> [AIM]: Extract, word for word, every line from the one containing "wall_colour, 0.45, turn);" through the one containing "obj.matrix_world = Matrix.Identity(4)", with both end lines kept.
-- Start of INFORMATION PROVIDED --
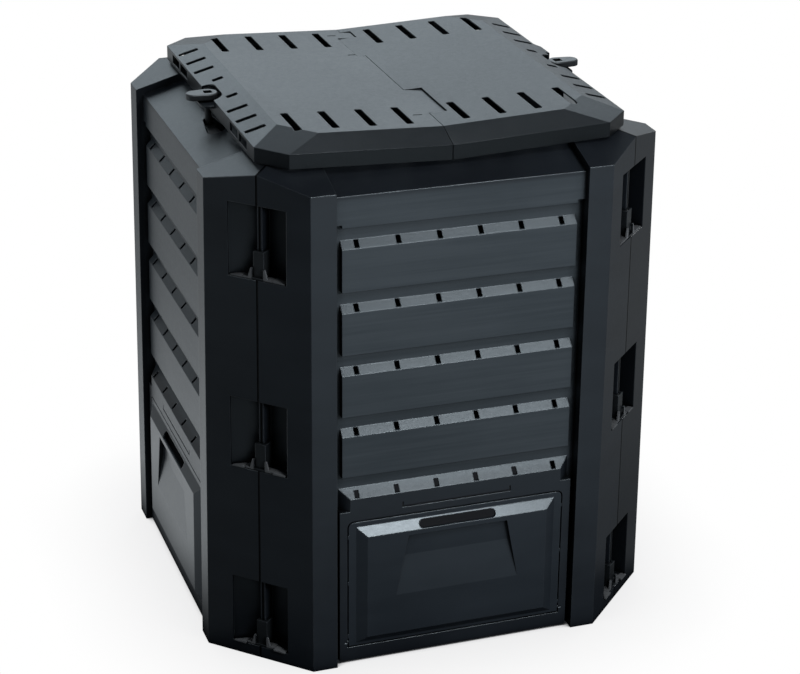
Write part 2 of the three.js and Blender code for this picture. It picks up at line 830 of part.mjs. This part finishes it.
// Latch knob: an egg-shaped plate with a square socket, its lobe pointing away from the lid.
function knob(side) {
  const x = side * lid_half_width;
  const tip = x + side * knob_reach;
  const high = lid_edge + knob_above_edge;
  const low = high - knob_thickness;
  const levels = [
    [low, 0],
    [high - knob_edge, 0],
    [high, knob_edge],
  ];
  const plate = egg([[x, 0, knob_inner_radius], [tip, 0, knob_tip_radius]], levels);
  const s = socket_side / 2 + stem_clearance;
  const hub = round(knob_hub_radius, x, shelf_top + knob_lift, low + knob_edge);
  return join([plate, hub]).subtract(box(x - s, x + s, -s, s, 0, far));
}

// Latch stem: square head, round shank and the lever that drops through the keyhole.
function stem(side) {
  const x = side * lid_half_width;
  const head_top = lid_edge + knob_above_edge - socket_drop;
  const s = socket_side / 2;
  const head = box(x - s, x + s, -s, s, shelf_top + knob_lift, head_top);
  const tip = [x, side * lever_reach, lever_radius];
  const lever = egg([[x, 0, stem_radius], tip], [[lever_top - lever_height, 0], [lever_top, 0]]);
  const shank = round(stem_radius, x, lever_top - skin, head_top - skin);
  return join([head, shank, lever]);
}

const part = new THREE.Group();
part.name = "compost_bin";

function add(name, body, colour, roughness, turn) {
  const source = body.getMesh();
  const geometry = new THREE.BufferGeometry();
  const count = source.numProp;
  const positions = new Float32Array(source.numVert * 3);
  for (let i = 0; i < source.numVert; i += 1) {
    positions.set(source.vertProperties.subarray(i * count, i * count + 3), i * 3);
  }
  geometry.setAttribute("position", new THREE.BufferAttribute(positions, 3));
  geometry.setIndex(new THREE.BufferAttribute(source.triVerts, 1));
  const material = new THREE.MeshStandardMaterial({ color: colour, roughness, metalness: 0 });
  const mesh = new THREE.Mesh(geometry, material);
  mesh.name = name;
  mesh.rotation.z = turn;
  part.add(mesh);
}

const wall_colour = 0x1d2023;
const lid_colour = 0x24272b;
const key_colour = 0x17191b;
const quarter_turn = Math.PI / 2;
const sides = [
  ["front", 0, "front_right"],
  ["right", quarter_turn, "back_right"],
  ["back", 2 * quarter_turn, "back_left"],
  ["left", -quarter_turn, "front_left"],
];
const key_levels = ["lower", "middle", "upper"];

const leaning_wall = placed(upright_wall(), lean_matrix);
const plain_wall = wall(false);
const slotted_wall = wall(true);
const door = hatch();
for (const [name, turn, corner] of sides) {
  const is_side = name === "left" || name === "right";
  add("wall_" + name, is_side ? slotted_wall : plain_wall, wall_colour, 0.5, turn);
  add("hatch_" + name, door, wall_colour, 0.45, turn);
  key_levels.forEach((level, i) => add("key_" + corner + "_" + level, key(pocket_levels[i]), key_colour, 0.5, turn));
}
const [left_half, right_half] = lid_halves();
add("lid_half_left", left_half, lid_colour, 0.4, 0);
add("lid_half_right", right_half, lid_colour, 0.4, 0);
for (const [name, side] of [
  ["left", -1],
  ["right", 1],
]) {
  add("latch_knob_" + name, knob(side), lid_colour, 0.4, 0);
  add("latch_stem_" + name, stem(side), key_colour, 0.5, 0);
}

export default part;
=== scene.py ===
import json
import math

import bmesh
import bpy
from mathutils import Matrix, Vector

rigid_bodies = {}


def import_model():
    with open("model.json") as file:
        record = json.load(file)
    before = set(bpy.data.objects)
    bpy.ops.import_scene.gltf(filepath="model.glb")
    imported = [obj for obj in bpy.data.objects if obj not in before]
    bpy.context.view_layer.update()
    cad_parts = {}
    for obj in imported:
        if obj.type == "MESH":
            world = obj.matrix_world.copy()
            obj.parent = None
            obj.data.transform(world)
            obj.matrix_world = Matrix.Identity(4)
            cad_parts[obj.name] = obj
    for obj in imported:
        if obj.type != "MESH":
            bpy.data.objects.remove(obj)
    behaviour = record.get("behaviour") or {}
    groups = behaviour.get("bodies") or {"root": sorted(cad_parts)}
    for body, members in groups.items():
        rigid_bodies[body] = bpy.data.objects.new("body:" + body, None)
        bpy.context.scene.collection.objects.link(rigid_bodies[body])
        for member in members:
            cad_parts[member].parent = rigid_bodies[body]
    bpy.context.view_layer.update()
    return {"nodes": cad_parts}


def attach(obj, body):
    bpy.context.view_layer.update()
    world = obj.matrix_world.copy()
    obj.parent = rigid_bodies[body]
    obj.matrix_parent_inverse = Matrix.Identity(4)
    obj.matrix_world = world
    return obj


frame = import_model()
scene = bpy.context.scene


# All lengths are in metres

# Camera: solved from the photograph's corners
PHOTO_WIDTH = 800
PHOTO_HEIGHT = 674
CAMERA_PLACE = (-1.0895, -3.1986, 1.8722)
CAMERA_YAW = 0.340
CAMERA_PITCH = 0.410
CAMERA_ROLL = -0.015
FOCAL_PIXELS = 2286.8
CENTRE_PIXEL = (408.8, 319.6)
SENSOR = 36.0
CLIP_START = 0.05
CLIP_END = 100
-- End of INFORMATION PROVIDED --
> [RESPONSE BELOW]:
  add("hatch_" + name, door, wall_colour, 0.45, turn);
  key_levels.forEach((level, i) => add("key_" + corner + "_" + level, key(pocket_levels[i]), key_colour, 0.5, turn));
}
const [left_half, right_half] = lid_halves();
add("lid_half_left", left_half, lid_colour, 0.4, 0);
add("lid_half_right", right_half, lid_colour, 0.4, 0);
for (const [name, side] of [
  ["left", -1],
  ["right", 1],
]) {
  add("latch_knob_" + name, knob(side), lid_colour, 0.4, 0);
  add("latch_stem_" + name, stem(side), key_colour, 0.5, 0);
}

export default part;
=== scene.py ===
import json
import math

import bmesh
import bpy
from mathutils import Matrix, Vector

rigid_bodies = {}


def import_model():
    with open("model.json") as file:
        record = json.load(file)
    before = set(bpy.data.objects)
    bpy.ops.import_scene.gltf(filepath="model.glb")
    imported = [obj for obj in bpy.data.objects if obj not in before]
    bpy.context.view_layer.update()
    cad_parts = {}
    for obj in imported:
        if obj.type == "MESH":
            world = obj.matrix_world.copy()
            obj.parent = None
            obj.data.transform(world)
            obj.matrix_world = Matrix.Identity(4)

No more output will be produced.